On matters that directly affect Israel, remember that Obama is deeply committed to three things: global nuclear disarmament, rapprochement with the Islamic world, and Palestinian statehood. I believe that he will forcefully act to progress on all three fronts, and this could bring him into conflict with Israel.
In a briefing that he is scheduled to give in Washington later today, Dr. Robert Satloff, executive director of the Washington Institute for Near East Policy, will assert that Obama intends to offer Iran a “grand deal” to test whether diplomacy can stop its nuclear program. In fact, according to one press report, Obama’s close personal friend and White House adviser, the Iranian-born Valerie Jarrett, has for months been secretly negotiating in Bahrain with a representative of Tehran’s Supreme Leader Ayatollah Ali Khamenei.
A U.S.-Iran agreement could involve tacit recognition of Iranian hegemony in the Gulf region and acceptance of its nuclear status, in exchange for a long-term freeze in Iran’s enrichment of uranium to high levels. This would leave Ahmadinejad’s nuclear development facilities, including the Fordow underground center, intact, instead of dismantling them. This would allow the Iranians to continue refining their nuclear skills. Even at low levels of enrichment this provides a framework with which Tehran can bypass Western restrictions and hoodwink Western inspectors.

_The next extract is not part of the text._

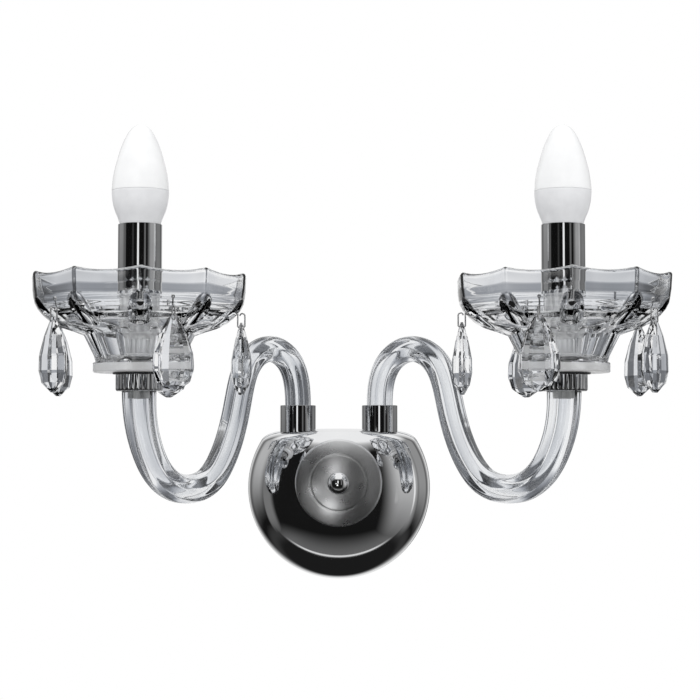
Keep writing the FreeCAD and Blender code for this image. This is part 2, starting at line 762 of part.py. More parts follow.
nodes = {
    "wall_bracket": build_bracket(),
    "centre_stud": build_stud(),
    "stud_nut": build_stud_nut(),
    "arm_carrier": build_carrier(),
    "terminal_block": build_block(),
    "wall_cover": build_cover(),
    "cover_boss": build_boss(),
    "ball_nut": build_ball_nut(),
}
side_pieces = {
    "ferrule": build_ferrule,
    "arm_nipple": build_arm_nipple,
    "arm_nut": build_arm_nut,
    "glass_arm": build_arm,
    "cup": build_cup,
    "washer": build_washer,
    "bowl": build_bowl,
    "candle_nipple": build_candle_nipple,
    "candle_cup": build_candle_cup,
    "lampholder": build_holder,
    "candle_sleeve": build_sleeve,
    "bulb_diffuser": build_diffuser,
    "bulb_housing": build_housing,
    "bulb_cap": build_cap,
}
wire_form = build_wire()
drop_form = build_drop()
drop_form.translate(Vec(wire_pin_r + wire_gap / 2, 0, drop_hole_z))

for side in candle_x:
    for name, build in side_pieces.items():
        nodes[name + "_" + side] = build(side)
    for k in range(drop_count):
        angle = drop_start[side] + k * 360.0 / drop_count
        tag = side + "_" + str(k + 1)
        nodes["hook_" + tag] = place_round(wire_form, side, angle)
        nodes["drop_" + tag] = place_round(drop_form, side, angle)

os.makedirs("parts", exist_ok=True)
for name, shape in nodes.items():
    solid = shape.Solids[0] if len(shape.Solids) == 1 else shape
    solid.exportStep("parts/" + name + ".step")
    print(name, len(shape.Solids), shape.isValid(), round(shape.Volume, 1))
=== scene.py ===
import math

import bmesh
import bpy
import numpy as np
from mathutils import Matrix, Vector


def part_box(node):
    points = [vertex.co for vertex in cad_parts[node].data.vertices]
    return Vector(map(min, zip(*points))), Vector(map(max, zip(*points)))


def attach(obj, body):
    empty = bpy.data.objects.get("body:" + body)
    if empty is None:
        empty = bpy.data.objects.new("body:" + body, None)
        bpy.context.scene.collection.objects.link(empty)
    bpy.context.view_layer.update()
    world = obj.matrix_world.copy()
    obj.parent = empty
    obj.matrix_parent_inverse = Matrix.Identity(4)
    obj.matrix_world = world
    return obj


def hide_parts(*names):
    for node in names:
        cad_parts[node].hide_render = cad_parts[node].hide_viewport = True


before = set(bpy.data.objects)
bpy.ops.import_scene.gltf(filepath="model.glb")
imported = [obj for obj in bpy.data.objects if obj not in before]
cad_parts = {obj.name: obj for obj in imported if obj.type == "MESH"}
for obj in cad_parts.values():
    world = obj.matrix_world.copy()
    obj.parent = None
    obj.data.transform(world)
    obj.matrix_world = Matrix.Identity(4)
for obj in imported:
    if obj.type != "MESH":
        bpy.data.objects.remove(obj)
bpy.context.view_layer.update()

mm = 0.001
sides = ("left", "right")
print("frame loaded:", len(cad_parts), "nodes")


# eases from 0 at low to 1 at high
def smoothStep(low, high, value):
    t = min(max((value - low) / (high - low), 0.0), 1.0)
    return t * t * (3 - 2 * t)


# the smaller of two lengths, rounded over the reach where they cross
def softMin(a, b, reach):
    t = min(max(0.5 + 0.5 * (b - a) / reach, 0.0), 1.0)
    return b + (a - b) * t - reach * t * (1 - t)


# x and y of a solid's middle, in millimetres like all lengths up to the mesh
def axisOf(node):
    low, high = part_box(node)
    return (low.x + high.x) / 2 / mm, (low.y + high.y) / 2 / mm


def bottomOf(node):
    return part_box(node)[0].z / mm


def topOf(node):
    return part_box(node)[1].z / mm


def anglesRound(count):
    return [2 * math.pi * k / count for k in range(count)]


# the piece takes the place of one solid; edges sharper than the crease stay crisp
def placePiece(name, mesh, finish, body, node, crease):
    mesh.materials.append(finish)
    mesh.shade_smooth()
    mesh.set_sharp_from_angle(angle=math.radians(crease))
    piece = bpy.data.objects.new(name, mesh)
    bpy.context.scene.collection.objects.link(piece)
    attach(piece, body)
    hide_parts(node)


# points are in millimetres and the mesh is in metres
def meshFrom(name, points, faces):
    mesh = bpy.data.meshes.new(name)
    mesh.from_pydata([(x * mm, y * mm, z * mm) for x, y, z in points], [], faces)
    mesh.validate()
    mesh.update()
    bm = bmesh.new()
    bm.from_mesh(mesh)
    bmesh.ops.remove_doubles(bm, verts=bm.verts, dist=1e-7)
    bmesh.ops.recalc_face_normals(bm, faces=bm.faces)
    bm.to_mesh(mesh)
    bm.free()
    return mesh


# closed rings of points; the last ring joins the first
def ringMesh(name, rings):
    count = len(rings[0])
    points = [point for ring in rings for point in ring]
    faces = []
    for i in range(len(rings)):
        here = i * count
        there = (i + 1) % len(rings) * count
        for j in range(count):
            k = (j + 1) % count
            faces.append((here + j, here + k, there + k, there + j))
    return meshFrom(name, points, faces)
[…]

Every Israeli knows that Iran has clandestinely crossed every “red line” set by the West over the past 20 years — putting nuclear plants online, building heavy water facilities, refining uranium, working on explosive triggers and warheads, and generally breaching all its obligations under the Nuclear Nonproliferation Treaty — and has gotten away with it. So any deal that scales back sanctions and allows Iran to keep operating its advanced nuclear development facilities, even at a low-level, is a fatal bargain.
The deal could also involve a commitment to “tackle” Israel’s alleged nuclear weapons program. Israel’s nuclear status has been supported and criticized by different American presidents over the decades, but has never been significantly threatened. In July 2010, Obama pledged support for Israel’s right to defend itself by any means possible — by implication, even with nuclear weapons.
However, Washington seems to have backtracked on its clear support, and is now supporting a U.N. conference on a nuclear-free Middle East scheduled for December in Finland which could very well focus on Israel. This issue holds the potential for acute friction between the two countries. Prof. Uzi Arad, who was National Security adviser to Netanyahu and who negotiated the July 2010 understandings, says that America had indeed undertaken to ensure that there would only be “discussions” at the Finland conference, with no move to enforce nuclear restrictions on Israel. We’ll see …
There is a theory which postulates that Obama’s re-election brings the required showdown with Iran closer than a Romney win would have, because Obama is already so invested in the issue and so clearly on record as rejecting the mere containment of Iran. But I don’t buy it. Obama’s paramount commitment to rapprochement with the Islamic world, I suspect, will overtake his declarations of opposition to Iran. He never was going to, and never will, confront Iran militarily.
Which brings us to Palestinian statehood, which was one of Obama’s earliest and most earnest commitments. Mahmoud Abbas’ obstinacy hasn’t made it easy for Obama to back Palestinian aspirations, but Abbas is forcing the issue with his push for unilateral recognition of Palestinian quasi-statehood at the U.N. later this month. Israel expects Washington to punish the PA for this, but I wonder. And when Israel announces new settlement construction, adoption of the Levy Report, and other penalties to Abbas in response to the U.N. decision, I doubt that we’ll get much support from Obama.
So start filling your sandbags. We’re in for a rough ride.